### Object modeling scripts
● ● ● ●

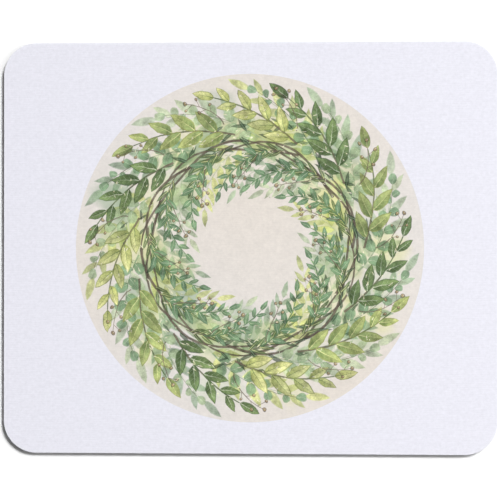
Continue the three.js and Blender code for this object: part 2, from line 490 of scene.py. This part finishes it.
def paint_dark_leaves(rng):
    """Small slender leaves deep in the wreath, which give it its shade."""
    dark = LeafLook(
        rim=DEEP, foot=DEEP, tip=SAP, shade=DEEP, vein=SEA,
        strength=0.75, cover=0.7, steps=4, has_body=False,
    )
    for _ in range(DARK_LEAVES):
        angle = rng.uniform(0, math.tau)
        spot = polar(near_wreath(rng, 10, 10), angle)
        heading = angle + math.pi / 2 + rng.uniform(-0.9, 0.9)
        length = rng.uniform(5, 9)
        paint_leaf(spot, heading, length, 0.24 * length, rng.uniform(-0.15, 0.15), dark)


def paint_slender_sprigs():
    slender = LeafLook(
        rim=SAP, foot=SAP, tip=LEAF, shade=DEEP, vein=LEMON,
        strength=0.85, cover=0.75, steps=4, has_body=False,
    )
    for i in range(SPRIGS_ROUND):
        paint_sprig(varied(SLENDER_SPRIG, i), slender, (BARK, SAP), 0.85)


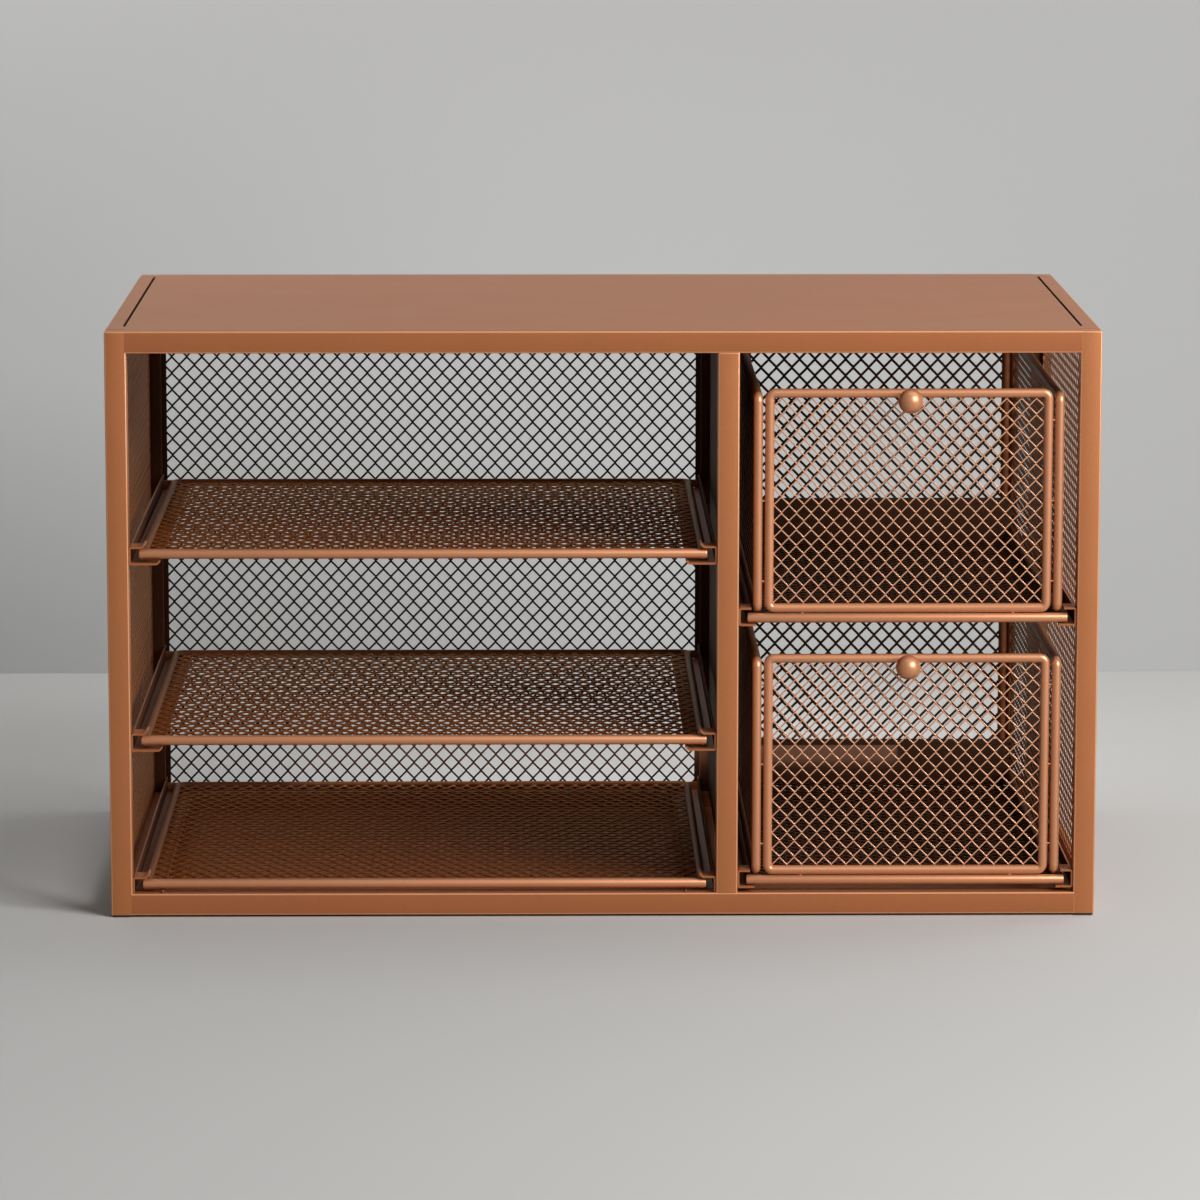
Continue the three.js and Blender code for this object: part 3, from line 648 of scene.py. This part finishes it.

● ● ● ●

### WHAT TO WORK ON
Say how many lines in the entries contain the string "this", and say nothing else.

### ANSWER TO THE EXERCISE
2